# Thread: e, ln and absolute values

1. ## e, ln and absolute values

Hello,

An example in a text book I am studying uses the line:

$e^{\ln|sec(x)|}=sec(x)$

But I can't see how it could be anything other than:

$e^{\ln|sec(x)|}={|sec(x)|}$

Because $sec(x)$ can sometimes be a negative value and I can't see how $e$ to any exponent could be negative.

Is my way of thinking correct or am I missing something?

2. Originally Posted by sael
Hello,

An example in a text book I am studying uses the line:
$e^{\ln|sec(x)|}=sec(x)$
But I can't see how it could be anything other than:
$e^{\ln|sec(x)|}={|sec(x)|}$
Because $sec(x)$ can sometimes be a negative value and I can't see how $e$ to any exponent could be negative.

Is my way of thinking correct or am I missing something?

Is there any given interval for x in the example?

3. Sorry, still getting used to the forum interface.

4. There is no interval given in the example.

5. Isn't it illegal to take a natural log of a negative value? Could that be why they use the absolute value?

6. Originally Posted by satis
Isn't it illegal to take a natural log of a negative value?
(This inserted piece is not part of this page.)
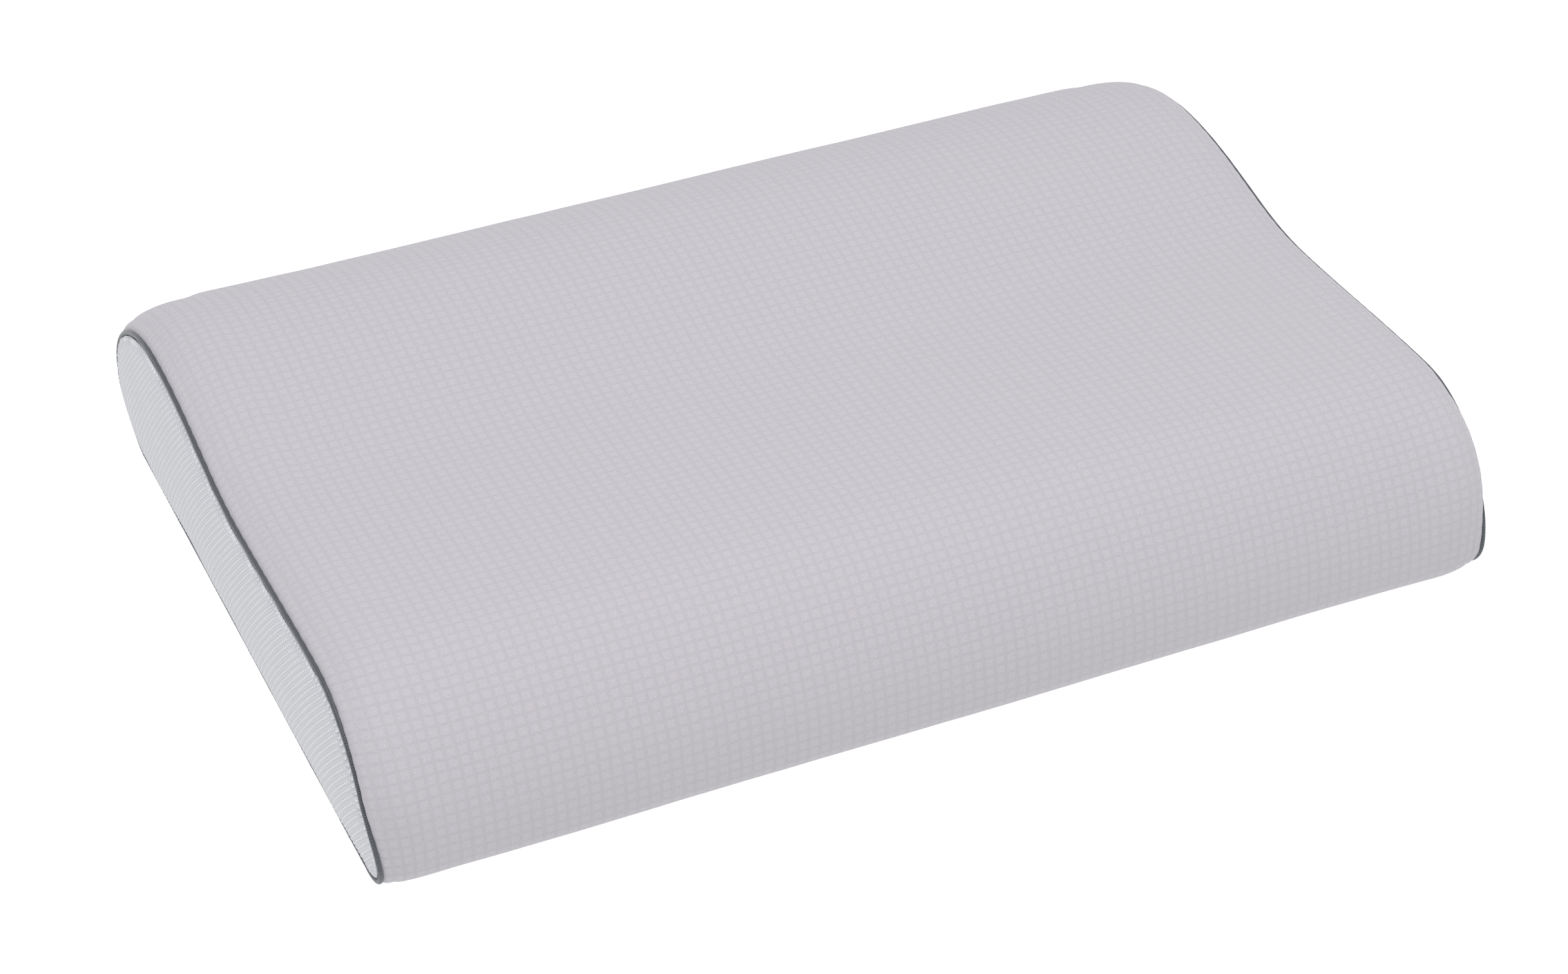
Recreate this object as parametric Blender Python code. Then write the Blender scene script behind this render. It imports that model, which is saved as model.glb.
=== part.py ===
"""Contour bed pillow: a wave-shaped foam core in a knitted liner, inside a zipped outer cover.

The cover has a knitted top panel that runs over the top and the front nose, a bottom panel,
a mesh gusset at each end, and a corded satin piping in each end seam. The zip lies along the
back. +X runs along the pillow, the sleeper lies over the front (-Y), and +Z is up. The origin
is under the middle of the pillow, on the face that it rests on. Lengths are in metres.
"""

import math

import bmesh
import bpy
from mathutils import Vector
from mathutils.geometry import interpolate_bezier

# The outside of the whole pillow
LENGTH = 0.597
DEPTH = 0.4126
BACK_HEIGHT = 0.1105
FRONT_HEIGHT = 0.096
DIP_HEIGHT = 0.0925

# Where the crests, the dip and the corners of the side outline stand
FRONT_CREST_Y = -0.136
DIP_Y = -0.014
BACK_CREST_Y = 0.110
FRONT_NOSE_Z = 0.017
FRONT_CORNER = 0.020
BACK_CORNER = 0.034
UNDER_SEAM = 0.045

# How fast the corners tighten as the outline is drawn smaller
FRONT_TIGHTENS = 0.06
BACK_TIGHTENS = 0.08

# Layers of the cover, and the room that a seam or a fold keeps to its neighbour
GAP = 0.0003
PANEL = 0.0012
LINER = 0.0008
LAYER_GAP = 0.0004
BACK_ROOM = 0.0025

# How each end of the cover rounds over to its piping seam. The seam drops below the outline
# by SEAM_INSET over the top, and by only a share of that along the base.
END_ROUND = 0.032
SEAM_INSET = 0.011
BASE_SHARE = 0.30
BASE_UP_TO = 0.016
TOP_FROM = 0.052
SEAM_ALLOWANCE = 0.008
END_STEPS = 4

# Each end leans in towards its foot, from LEAN_FROM_X outwards and below LEAN_UP_TO
END_LEAN = 0.0028
LEAN_UP_TO = 0.050
LEAN_FROM_X = 0.262
LINER_HOLE = 0.019

# Piping: a cord in a folded tape, whose two flanges lie in the seam
PIPING_RADIUS = 0.0014
TAPE = 0.0003
FLANGE_SLIT = 0.0002
PIPING_BEHIND_CROWN = 0.0045
PIPING_RISE = 0.001
BEAD_STEPS = 10
CORD_SIDES = 8

# Gusset: a thick mesh that domes out past the piping. The dome starts to rise at DOME_START
# from the seam, is nearly full half way to GUSSET_DOME, and is flat beyond that.
GUSSET = 0.0020
GUSSET_RIM = 0.0018
DOME_START = 0.0055
DOME_START_DROP = 0.0020
DOME_HALF_DROP = 0.0006
GUSSET_DOME = 0.022

# Zip, from its slot in the cover down to its slider
ZIP_Z = 0.046
ZIP_SLOT = 0.0080
ZIP_HALF = 0.260
ZIP_TAPE_WIDTH = 0.0115
ZIP_TAPE = 0.0006
ZIP_MIDDLE_GAP = 0.0012
COIL_WIDTH = 0.0020
COIL_THICK = 0.0015
COIL_EDGE = 0.0004
COIL_HALF = 0.255
STOP_LENGTH = 0.0024
STOP_EDGE = 0.0003
SLIDER_LENGTH = 0.009
SLIDER_WIDTH = 0.0072
SLIDER_PLATE = 0.0008
WEDGE_LENGTH = 0.0028
WEDGE_BACK = 0.0004
BRIDGE_WIDTH = 0.0016
BRIDGE_REACH = 0.0031
BRIDGE_POST = 0.0010
PULL_THICK = 0.0008
PULL_LENGTH = 0.024
PULL_WIDTH = 0.0065
PULL_WINDOW = 0.0036
PULL_CORNER = 0.0014

# Care label, sewn inside the cover below the zip
LABEL_THICK = 0.0003
LABEL_WIDTH = 0.040
LABEL_X = 0.140

# An edge that bends more than this is drawn sharp
SHARP_ANGLE = math.radians(35)

# Worked out from the sizes above
ZIP_PROUD = 2 * GAP + SLIDER_PLATE + 2 * GAP + PULL_THICK + SLIDER_PLATE
FRONT_Y = -DEPTH / 2
BACK_Y = DEPTH / 2 - ZIP_PROUD
PIPING_X = LENGTH / 2 - PIPING_BEHIND_CROWN
FLANGE_END = PIPING_X - PIPING_RADIUS + 2 * TAPE + FLANGE_SLIT
CORD_RADIUS = PIPING_RADIUS - TAPE - GAP
SEAM_X = PIPING_X - PIPING_RADIUS - LAYER_GAP
ROUND_X = SEAM_X - END_ROUND


def clear_scene():
    for item in list(bpy.data.objects):
        bpy.data.objects.remove(item, do_unlink=True)


def material(name, colour, roughness, metallic=0.0):
    finish = bpy.data.materials.new(name)
    finish.use_nodes = True
    shader = finish.node_tree.nodes["Principled BSDF"]
    shader.inputs["Base Color"].default_value = (*colour, 1.0)
    shader.inputs["Roughness"].default_value = roughness
    shader.inputs["Metallic"].default_value = metallic
    return finish


def finish_object(name, shape, finish):
    """Turns a bmesh into a named object, smooth but for its sharp edges, faces pointing out."""
    bmesh.ops.recalc_face_normals(shape, faces=shape.faces)
    mesh = bpy.data.meshes.new(name)
    shape.to_mesh(mesh)
    shape.free()
    mesh.materials.append(finish)
    mesh.shade_smooth()
    mesh.set_sharp_from_angle(angle=SHARP_ANGLE)
    made = bpy.data.objects.new(name, mesh)
    bpy.context.scene.collection.objects.link(made)
    return made


# ---- The side outline -------------------------------------------------------------------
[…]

Could that be why they use the absolute value?
Yes ln(x) is only for x> 0. My problem is not with that but that the absolute value is not preserved in the text book example and I think it should be :-)

7. in your defense, against the textbook

$e^{\ln|sec(PI)|}=1$
$sec(PI)=-1$

Perhaps you should post more of the example

8. Originally Posted by sael
Hello,

An example in a text book I am studying uses the line:

$e^{\ln|sec(x)|}=sec(x)$

But I can't see how it could be anything other than:

$e^{\ln|sec(x)|}={|sec(x)|}$

Because $sec(x)$ can sometimes be a negative value and I can't see how $e$ to any exponent could be negative.

Is my way of thinking correct or am I missing something?

You are correct, but I suspect that there is a restriction on the domain in the example.

9. Originally Posted by billa
in your defense, against the textbook

$e^{\ln|sec(PI)|}=1$
$sec(PI)=-1$

Perhaps you should post more of the example
The example doesn't belong in this forum but here it is anyway

I get the result $y(x)=c|\cos(x)|- 2\cos^2(x)$ which is discontinuous and their result isn't which makes me wonder what I am missing.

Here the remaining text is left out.